In this article we presented CRC screening models. Our approach, however, is relevant for any screening model, including those for nonneoplastic disease. The reason is that screening by definition presumes a detectable preclinical phase before disease becomes symptomatic. The duration of this phase always is an important determinant of the potential of screening. Although the concept is generalizable, specific issues may need attention when the MCLIR is applied to other diseases. One issue is that, unlike for CRC, the possibility of `incidental' detection of asymptomatic disease (e.g., breast or lung cancer on a computed tomography examination for unrelated indication) may be important. As pointed out in the Methods section, the absence or presence of incidental detection when simulating the MCLIR, should be specified since the MCLIR assumes no further screening. The best comparison of MCLIRs between models will be made when they handle incidental detection in a similar way.
In the models presented, the simulation of natural history begins at the onset of detectable disease (i.e., the onset of small adenomas). In some models, the simulation of natural history may begin before the disease is in a detectable state. Given that nondetectable disease is not relevant for the effectiveness of screening, we included detectability in the definition of the MCLIR. If the onset of detectable disease is not defined in a model, the MCLIR will automatically simulate the removal of any and all preclinical disease. In that case, however, it becomes more important to also present the clinical incidence reduction (CLIR) after removal that is incomplete due to assumed realistic lack of sensitivity (see next paragraph).
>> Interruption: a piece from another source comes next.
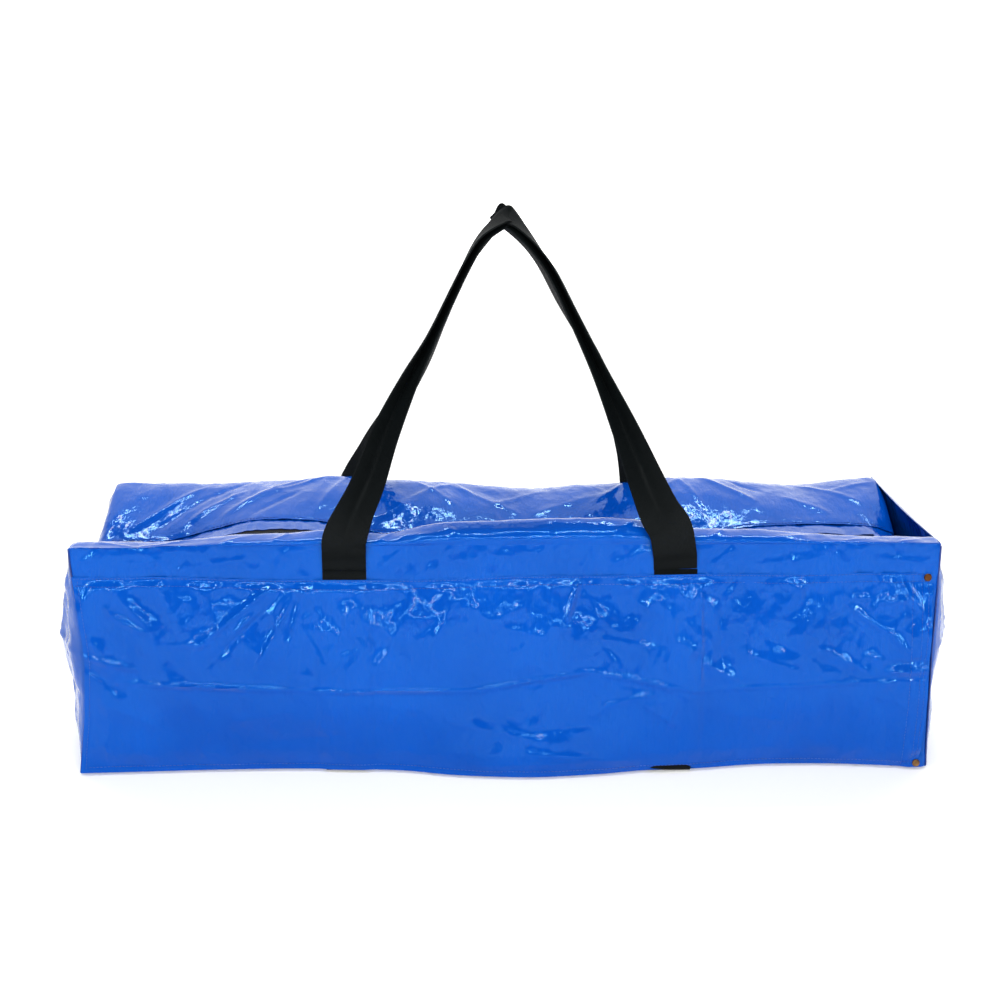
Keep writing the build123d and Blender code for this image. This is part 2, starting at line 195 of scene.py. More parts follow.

The MCLIR addresses the modeling of the limitation imposed by the natural history (the limitation of screening effectiveness). To describe the limitation imposed by (lack of) test sensitivity would be a logical next step. Interestingly, one could use the same method used for the MCLIR, by presenting the clinical CLIR after screening with the base case sensitivity. Due to the high sensitivity the CLIR after colonoscopy was only slightly lower than the MCLIR for our models (results not shown). The difference between the MCLIR and the CLIR after removal of disease detected with a fecal occult blood test (FOBT) of course will be much larger. Also, dwell time of detectable preclinical disease and sensitivity of the test under evaluation are to some extent interchangeable when calibrating models to data on screening effectiveness. A model with long dwell time combined with low sensitivity can project similar effectiveness to a model with short dwell time and high sensitivity. Typically, these models will show different MCLIRs but similar CLIRs after detection with estimated sensitivity.
Suggestions for using projections to describe models date back to the 1990's (11
). We build on those suggestions by proposing a standardized metric for comparing models. Projections cannot replace input description. The latter is necessary for reproducibility. However, projections do have value. Where needed, they can show the implications of implicit assumptions in a concise manner. Projections, combined with a restricted input description, are suitable to be included in the main text of a journal, whereas complete lists of input parameters can be placed in a supplemnentary (online) document.
In conclusion, adding the simulated maximum clinical incidence reduction (MCLIR) after complete removal of precursor disease is a simple way to clarify the impact of natural history in (CRC) screening models. It would be worthwhile to include such a measure in all screening modeling papers. We have described how to calculate the MCLIR and proposed standard notation for reporting it.